The sheriff did not obtain a warrant for the search of the briefcase or of its contents. Defendant testified that he did not intend to abandon the briefcase and that he had called the sheriffs department before the newspapers were called and before the sheriffs office indicated that they had the briefcase in their possession. He said that he did not assert his claim to the briefcase, because he did not want to incriminate himself.
Defendant moved to suppress the briefcase and its contents, relying on Article I, section 9, and the Fourth Amendment.1 At trial, the parties stipulated that defendant had called the sheriff before the press conference, had then learned that the sheriff had the briefcase and thereafter made no attempt to claim or recover it. The trial court denied the motion. Although it is not entirely clear, the court’s rationale appears to have been that defendant had specifically abandoned the property.

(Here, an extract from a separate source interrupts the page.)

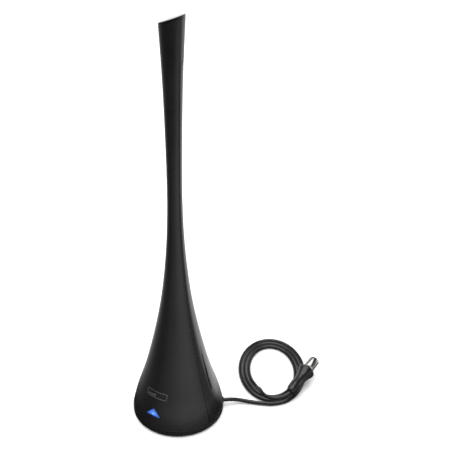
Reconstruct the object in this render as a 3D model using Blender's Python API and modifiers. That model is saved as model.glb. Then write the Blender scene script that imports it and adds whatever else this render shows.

Defendant contends that the police did not have probable cause to open and search the briefcase. He argues that, before the initial opening by Larsen, there was no evidence that a crime had been committed; that, once the police had opened the briefcase, they needed a warrant to open and search the envelopes; and, that, lacking a warrant, the opening and searching were unlawful. He argues that he did not abandon the briefcase and had attempted to recover it until he learned that it was in the possession of the police. The state argues that defendant had no legitimate expectation of privacy in the briefcase, because he had specifically abandoned it.
Evidence will not be suppressed if the person challenging a search and seizure has abandoned the property. *448“Society is not prepared to recognize as reasonable — and the constitution does not compel it to recognize as reasonable — any subjective expectation of (or hope for) privacy in abandoned property.” State v. Green, 44 Or App 253, 260, 605 P2d 746 (1980); see State v. Hogg, 7 Or App 99, 104, 490 P2d 198 (1971). Abandonment is the voluntary relinquishment of the possession of an object by the owner with the intention of terminating his or her ownership. The intent to abandon must be clear and must be accompanied by some specific act of abandonment. See Rich v. Runyon, 52 Or App 107, 112-13, 627 P2d 1265 (1981).
Defendant did not abandon the briefcase when it fell out of his truck; he was unaware that it had fallen out. He subsequently attempted to find it by searching for it and by ordering a classified ad. However, when he learned that the sheriff had the briefcase, he made no further effort to claim or recover it and discontinued activities already begun. Nothing the police did caused him to forego his interest in the property. He did not know that they had opened the envelopes and had tested their contents. Cancellation of the ad and his failure to undertake any efforts to recover the briefcase were specific acts of abandonment. From the stipulated facts, it is clear that defendant had no intention thereafter of ever asserting any ownership of or interest in the briefcase or its contents.
Defendant argues that any so-called abandonment was done in an effort to avoid self-incrimination and that he cannot be held to have given up his constitutional right against unreasonable searches. We disagree. One who acts to abandon property cannot claim a constitutional violation, even if the act was done to avoid police action. State v. Green, supra. Defendant’s argument also is contrary to federal authority. See Abel v. United States, 362 US 217, 80 S Ct 683, 4 L Ed 2d 668 (1960); Hester v. United States, 265 US 57, 44 S Ct 445, 68 L Ed 898 (1924).
Affirmed.
Article I, section 9, provides, in relevant part:
“No law shall violate the right of the people to be secure in their persons, houses, papers, and effects, against unreasonable search, or seizure; * *
The Fourth Amendment provides, in relevant part:
“The right of the people to be secure in their persons, houses, papers, and effects, against unreasonable searches and seizures, shall not be violated.”